*EXERCISE OBJECTIVE*. Stop after the line that contains "mat_diameter = 1200.0"; until then, restate each line of the entries word for word from the very first.

*AVAILABLE RECORDS*.
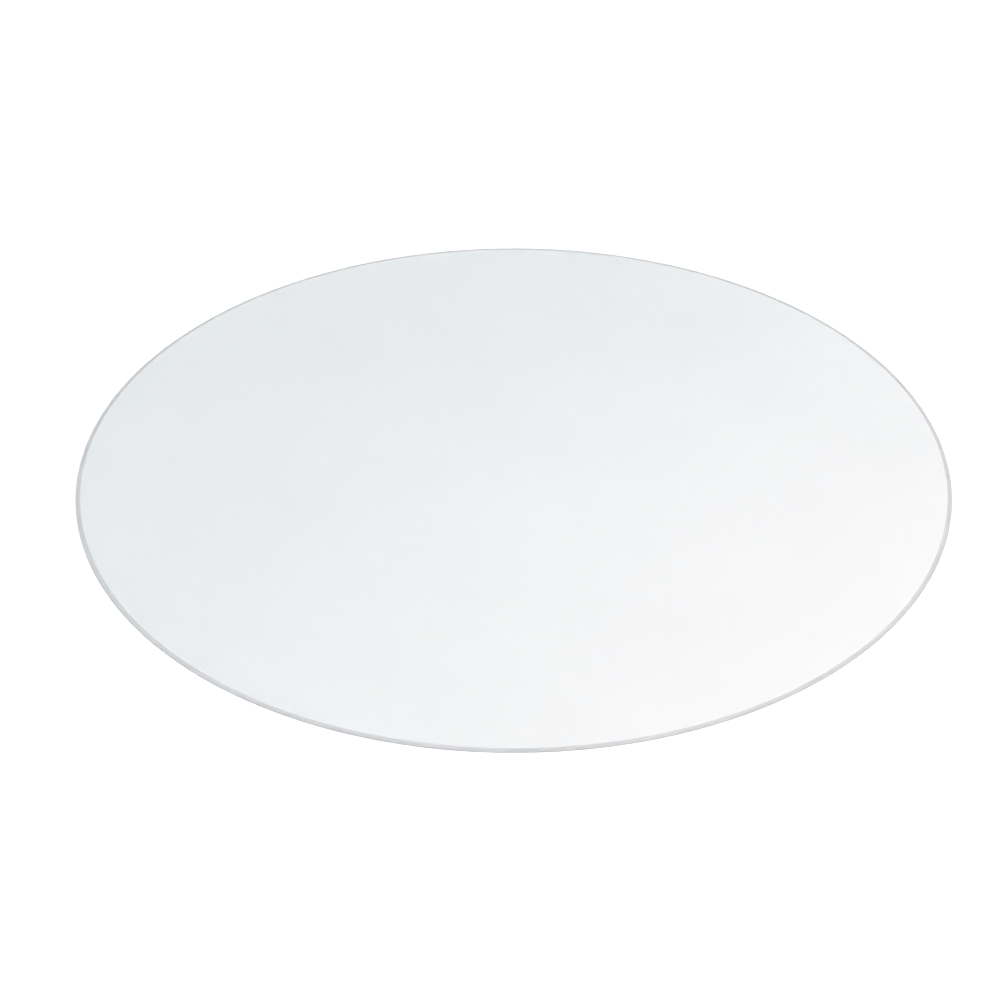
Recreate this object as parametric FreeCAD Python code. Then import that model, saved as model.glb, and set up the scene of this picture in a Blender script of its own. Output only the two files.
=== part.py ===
import FreeCAD, Part
import math
import os

# Round chair mat for a hard floor. A clear polycarbonate disc spreads the load of the castors, and a
# wide bevel round its rim lets them roll on and off. A clear elastomer film under the disc grips the
# floor, and a layer of transfer adhesive holds the film to the disc. The film and its adhesive stop
# short of the rim, so that the cutter that bevels the disc never reaches them.
# Millimetres, +Z up. The origin is on the floor, at the mat's centre.

# Overall
mat_diameter = 1200.0

# Polycarbonate sheet
sheet_thickness = 2.0
bevel_width = 6.0  # how far the bevel reaches in from the rim
rim_land = 1.2  # height of the upright band that the bevel leaves at the rim
bevel_top_round = 5.0  # radius where the bevel meets the top face
bevel_foot_round = 0.5  # radius where the bevel meets the upright band
arris_width = 0.2  # broken edge round the underside

# Grip film, and the adhesive between it and the sheet
grip_thickness = 0.4
bond_thickness = 0.1
grip_clearance = 0.5  # from the inner edge of the bevel to the edge of the film
bond_setback = 1.0  # the adhesive stops this far inside the film, so that none squeezes out

# Heights of the faces between the layers, above the floor
grip_top = grip_thickness
sheet_bottom = grip_top + bond_thickness
sheet_top = sheet_bottom + sheet_thickness

# Radii
mat_radius = mat_diameter / 2
bevel_radius = mat_radius - bevel_width
grip_radius = bevel_radius - grip_clearance
bond_radius = grip_radius - bond_setback

floor_centre = FreeCAD.Vector(0, 0, 0)
up = FreeCAD.Vector(0, 0, 1)


def corner_arc(before, corner, after, radius):
    """The arc that rounds one corner of an outline and is tangent to both of its sides."""
    to_before = (before - corner).normalize()
    to_after = (after - corner).normalize()
    half_angle = to_before.getAngle(to_after) / 2
    reach = radius / math.tan(half_angle)
    inwards = (to_before + to_after).normalize()
    middle = corner + inwards * (radius / math.sin(half_angle) - radius)
    return Part.Arc(corner + to_before * reach, middle, corner + to_after * reach).toShape()


def turned_solid(corners):
    """Turns an outline once round the Z axis. Each corner is its radius, its height and its rounding."""
    points = [FreeCAD.Vector(radius, 0, height) for radius, height, rounding in corners]
    arcs = []
    for i, (radius, height, rounding) in enumerate(corners):
        if rounding > 0:
            after = points[(i + 1) % len(points)]
            arcs.append(corner_arc(points[i - 1], points[i], after, rounding))
        else:
            arcs.append(None)

    edges = []
    for i, arc in enumerate(arcs):
        following = arcs[(i + 1) % len(arcs)]
        start = arc.lastVertex().Point if arc else points[i]
        end = following.firstVertex().Point if following else points[(i + 1) % len(points)]
        if arc:
            edges.append(arc)
        edges.append(Part.makeLine(start, end))
    return Part.Face(Part.Wire(edges)).revolve(floor_centre, up, 360)


def mat_sheet():
    """The clear disc, with its bevel, the upright band below it and the broken edge underneath."""
    return turned_solid(
        [
            (0, sheet_bottom, 0),
            (mat_radius - arris_width, sheet_bottom, 0),
            (mat_radius, sheet_bottom + arris_width, 0),
            (mat_radius, sheet_bottom + rim_land, bevel_foot_round),
            (bevel_radius, sheet_top, bevel_top_round),
            (0, sheet_top, 0),
        ]
    )


def bond_layer():
    """The transfer adhesive, which fills the gap between the film and the sheet."""
    return Part.makeCylinder(bond_radius, bond_thickness, floor_centre + up * grip_top)


def grip_film():
    """The elastomer film that the whole mat rests on."""
    return Part.makeCylinder(grip_radius, grip_thickness, floor_centre)


def main():
    os.makedirs("parts", exist_ok=True)
    for make in (mat_sheet, bond_layer, grip_film):
        solid = make()
        solid.exportStep(f"parts/{make.__name__}.step")
        box = solid.optimalBoundingBox()
        size = f"{box.XLength:.1f} x {box.YLength:.1f} x {box.ZLength:.2f} mm"
        print(f"{make.__name__}: {len(solid.Solids)} solid, valid {solid.isValid()}, {size}")


main()
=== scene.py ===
import math

import bmesh
import bpy
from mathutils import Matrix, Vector


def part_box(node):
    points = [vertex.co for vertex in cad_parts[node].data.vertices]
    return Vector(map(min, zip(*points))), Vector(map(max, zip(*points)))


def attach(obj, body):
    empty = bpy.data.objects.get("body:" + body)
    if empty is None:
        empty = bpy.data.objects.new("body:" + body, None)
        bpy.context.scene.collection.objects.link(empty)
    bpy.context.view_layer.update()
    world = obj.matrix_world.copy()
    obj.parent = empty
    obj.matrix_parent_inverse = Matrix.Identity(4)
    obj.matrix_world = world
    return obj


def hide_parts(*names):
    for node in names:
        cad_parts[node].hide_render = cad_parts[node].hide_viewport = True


# A round clear chair mat for hard floors, in metres: a satin polycarbonate disc with a milled bevel
# round its rim, and under it a pebbled elastomer film on a coat of adhesive. It lies on a white floor
# under a white ceiling, between grey walls that stand far off. One soft light above its front right makes
# that side the brighter one.

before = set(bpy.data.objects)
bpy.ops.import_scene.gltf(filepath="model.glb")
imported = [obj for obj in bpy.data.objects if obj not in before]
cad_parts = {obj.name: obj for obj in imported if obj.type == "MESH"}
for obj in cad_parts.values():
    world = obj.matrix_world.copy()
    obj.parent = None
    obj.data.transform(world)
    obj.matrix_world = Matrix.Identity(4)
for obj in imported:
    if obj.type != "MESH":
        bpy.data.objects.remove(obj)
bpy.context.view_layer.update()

MM = 0.001

# The disc's edge, as it is cut
BEVEL_WIDTH = 6.0 * MM  # how far the bevel reaches in from the rim
RIM_LAND = 1.2 * MM  # height of the upright band that the bevel leaves at the rim
BEVEL_TOP_ROUND = 0.33 * MM  # how far the rounding reaches where the bevel meets the top face
BEVEL_FOOT_ROUND = 0.44 * MM  # the same where the bevel meets the upright band
ARRIS_WIDTH = 0.2 * MM  # broken edge round the underside

# Making the meshes
STEPS = 720  # sides of each turned piece
ROUND_SEGMENTS = 6
RING_SPACING = 60.0 * MM  # between the rings that divide a flat face
LEVEL = 0.99999  # how far up or down the normal of a flat face points
SEAM = 0.004 * MM  # air left on each side of the adhesive, so that no two faces share one place

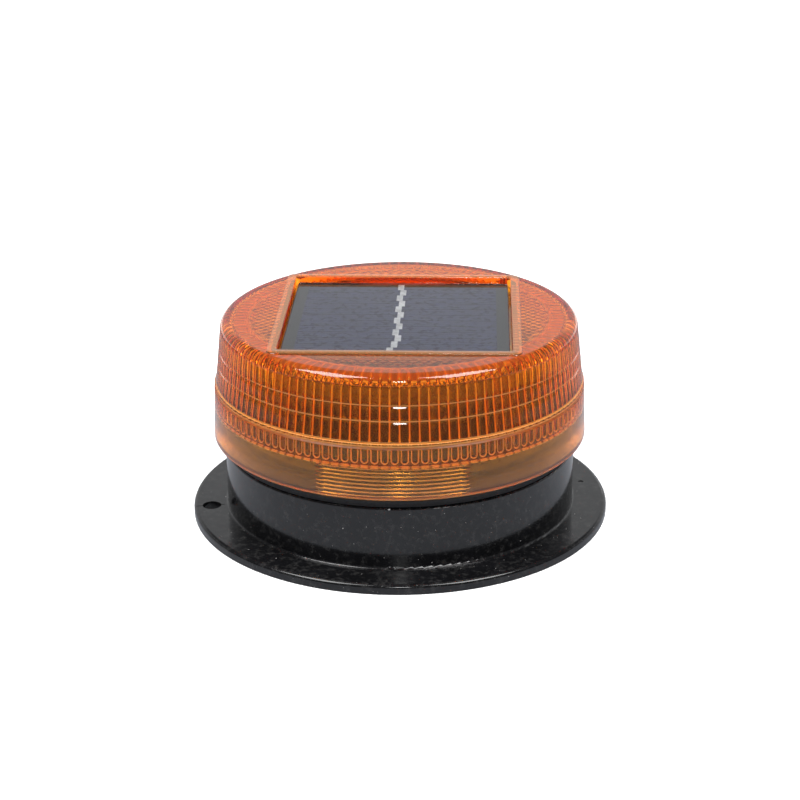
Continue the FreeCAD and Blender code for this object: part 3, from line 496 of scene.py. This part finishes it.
def lens_shell():
    """The whole lens but its posts, as one closed skin."""
    sheet = Sheet()
    outside = [sheet.row(circle(r, z)) for r, z in outer_profile()[1:]]
    skirt = skirt_rows(sheet)
    fluted = fluted_rows(sheet)
    sheet.bands(skirt)
    sheet.band(skirt[-1], fluted[0])
    sheet.bands(fluted)
    sheet.faces = [tuple(reversed(f)) for f in sheet.faces]
    edge_points = []
    for x, y, _ in circle(1.0, 0.0):
        r = prism_edge(math.atan2(y, x))
        edge_points.append((x * r, y * r, UNDERSIDE_Z))
    edge = sheet.row(edge_points)
    sheet.band(edge, fluted[-1])
    sheet.bands([skirt[0]] + outside)
    roof = [sheet.row(loop) for loop in roof_loops(circle(RIM_FOOT[0] - RIM_R, ROOF_Z))]
    sheet.bands([outside[-1]] + roof)
    prism_area(sheet, edge, roof[-1])
    return sheet


def add_post(sheet, cx, cy):
    """Screw post under a corner of the tray, with its pilot hole."""
    profile = [(PILOT_R, PILOT_TOP_Z), (PILOT_R, POST_FOOT_Z + 0.2), (PILOT_R + 0.15, POST_FOOT_Z)]
    profile += [(POST_R - 0.2, POST_FOOT_Z), (POST_R, POST_FOOT_Z + 0.2), (POST_R, TRAY_UNDER_Z + 0.2)]
    rows = []
    for r, z in profile:
        rows.append(sheet.row([(cx + x, cy + y, h) for x, y, h in circle(r, z, POST_COLUMNS, 0.0)]))
    sheet.tube(rows)


def build_lens():
    sheet = lens_shell()
    for sx, sy in ((1, 1), (-1, 1), (-1, -1), (1, -1)):
        add_post(sheet, POST_PLACE * sx, POST_PLACE * sy)
    return make_piece(sheet, "amber_lens", 34)


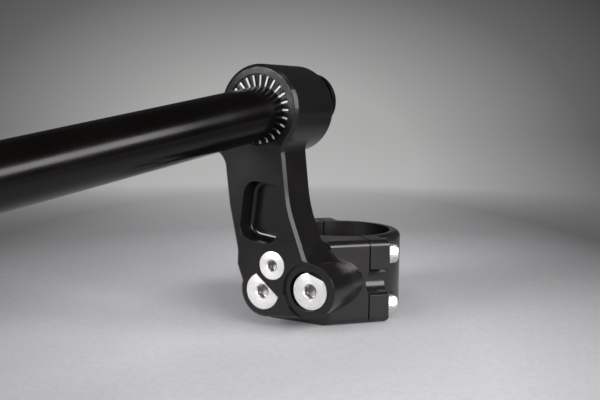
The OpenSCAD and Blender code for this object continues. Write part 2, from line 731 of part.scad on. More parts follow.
module bar_tube() {
    edge = 0.6;
    color([0.05, 0.05, 0.05]) along_bar(socket_depth - bar_l) rotate_extrude()
        polygon([[bar_bore_r, end_bore_l], [end_bore_r, end_bore_l], [end_bore_r, edge],
            [end_bore_r + edge, 0], [bar_r - edge, 0], [bar_r, edge],
            [bar_r, bar_l - edge], [bar_r - edge, bar_l], [bar_bore_r, bar_l]]);
}

module bar_plug() {
    color("dimgray") along_bar(socket_depth - plug_l) difference() {
        cylinder(r = bar_bore_r - sleeve_gap, h = plug_l - plug_back);
        translate([0, 0, -past]) cylinder(r = draw_r, h = plug_l + 2 * past);
    }
}

module draw_bolt() {
    head_edge = 0.5;
    color("silver") along_bar(draw_seat) difference() {
        rotate_extrude() polygon([[0, -draw_l], [draw_r - tap_gap - head_edge, -draw_l],
            [draw_r - tap_gap, head_edge - draw_l], [draw_r - tap_gap, 0], [draw_head_r, 0],
            [draw_head_r, draw_head_h - head_edge], [draw_head_r - head_edge, draw_head_h],
            [0, draw_head_h]]);
        translate([0, 0, draw_head_h / 2])
            cylinder(r = socket_hex_draw * hex_r, h = draw_head_h, $fn = 6);
    }
}

module draw_washer() {
    color("silver") along_bar(draw_seat - washer_t) difference() {
        cylinder(r = draw_head_r + hole_gap, h = washer_t);
        translate([0, 0, -past]) cylinder(r = draw_r + hole_gap / 2, h = washer_t + 2 * past);
    }
}

clamp_body();
clamp_cap();
clamp_screw(1, 1);  // front_upper_clamp_screw
clamp_screw(1, -1);  // front_lower_clamp_screw
clamp_screw(-1, 1);  // rear_upper_clamp_screw
clamp_screw(-1, -1);  // rear_lower_clamp_screw
riser_arm();
tilt_screw();
flat_sided_screw();
lock_screw();
pinch_bolt(pinch_y[0]);  // front_pinch_bolt
pinch_bolt(pinch_y[1]);  // rear_pinch_bolt
angle_bush();
graduation_marks();
bar_tube();
bar_plug();
draw_bolt();
draw_washer();
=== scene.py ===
# %% [markdown]
# # An adjustable clip-on handlebar
# A clip-on is half of a motorcycle's handlebar. A split clamp grips the fork tube, a flat riser
# arm is screwed to the clamp, and a graduated bush in the arm's boss holds a straight tube at a
# slant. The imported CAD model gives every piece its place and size, and this lesson gives the
# pieces their surfaces, finishes and light. All lengths in the file are metres, in the frame of
# the CAD: +Z up the fork tube, -Y out along the boss, +X forwards.

import bmesh
import bpy
import numpy as np
from mathutils import Matrix, Vector


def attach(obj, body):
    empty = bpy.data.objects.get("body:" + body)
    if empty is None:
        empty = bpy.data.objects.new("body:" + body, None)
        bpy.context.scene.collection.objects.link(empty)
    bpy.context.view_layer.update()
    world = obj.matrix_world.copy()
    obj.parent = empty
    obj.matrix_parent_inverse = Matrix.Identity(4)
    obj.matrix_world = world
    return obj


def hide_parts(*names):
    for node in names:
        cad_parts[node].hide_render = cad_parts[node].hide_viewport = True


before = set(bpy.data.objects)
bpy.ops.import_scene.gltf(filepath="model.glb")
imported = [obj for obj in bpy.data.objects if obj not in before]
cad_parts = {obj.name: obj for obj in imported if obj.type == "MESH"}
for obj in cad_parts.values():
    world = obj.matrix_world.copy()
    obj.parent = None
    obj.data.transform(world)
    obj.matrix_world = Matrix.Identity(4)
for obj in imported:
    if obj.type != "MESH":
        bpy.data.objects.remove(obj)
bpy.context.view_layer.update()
MM = 0.001

# %% [markdown]
# ## Surfaces from numpy
# A turned part, such as a screw or a tube, is one profile carried round an axis. It could be
# modelled with a screw modifier, but a grid of points worked out with numpy lets the radius
# change with the angle too. That gives hexagon sockets, flats and knurls in the same surface.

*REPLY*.
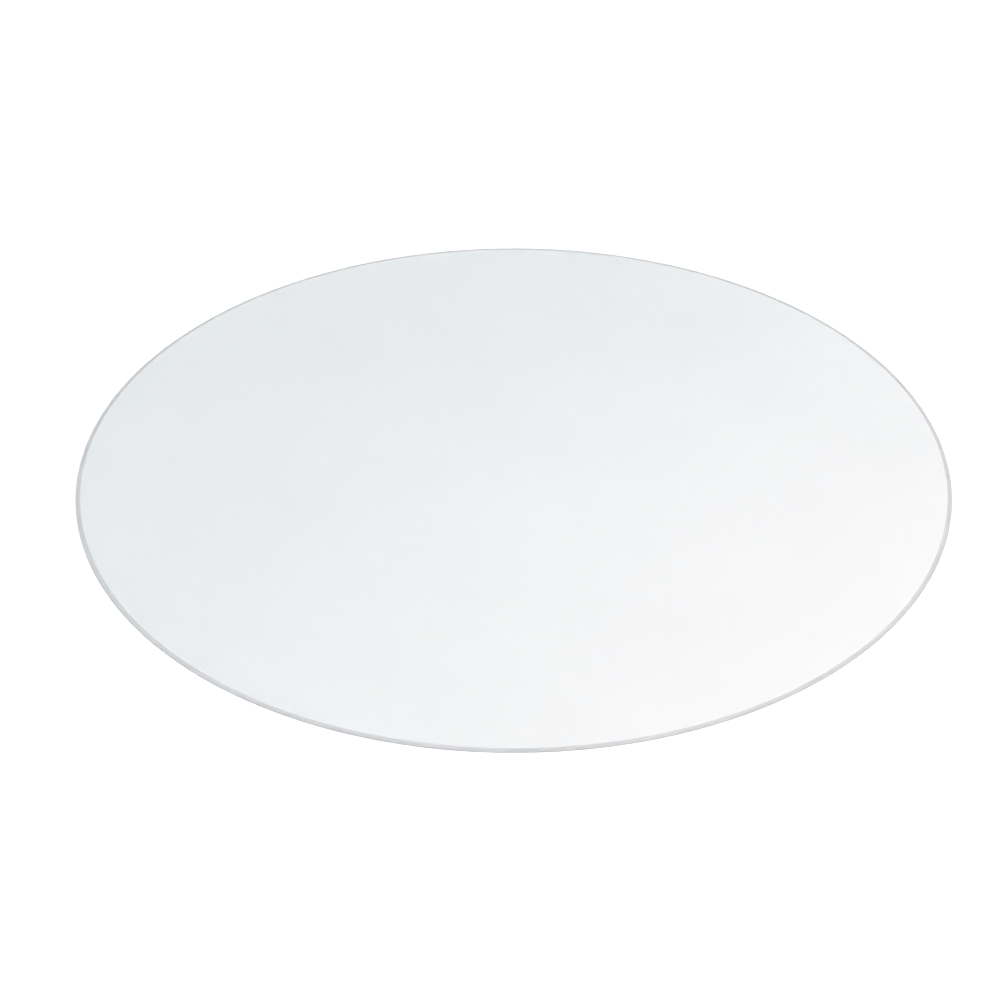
Recreate this object as parametric FreeCAD Python code. Then import that model, saved as model.glb, and set up the scene of this picture in a Blender script of its own. Output only the two files.
=== part.py ===
import FreeCAD, Part
import math
import os

# Round chair mat for a hard floor. A clear polycarbonate disc spreads the load of the castors, and a
# wide bevel round its rim lets them roll on and off. A clear elastomer film under the disc grips the
# floor, and a layer of transfer adhesive holds the film to the disc. The film and its adhesive stop
# short of the rim, so that the cutter that bevels the disc never reaches them.
# Millimetres, +Z up. The origin is on the floor, at the mat's centre.

# Overall
mat_diameter = 1200.0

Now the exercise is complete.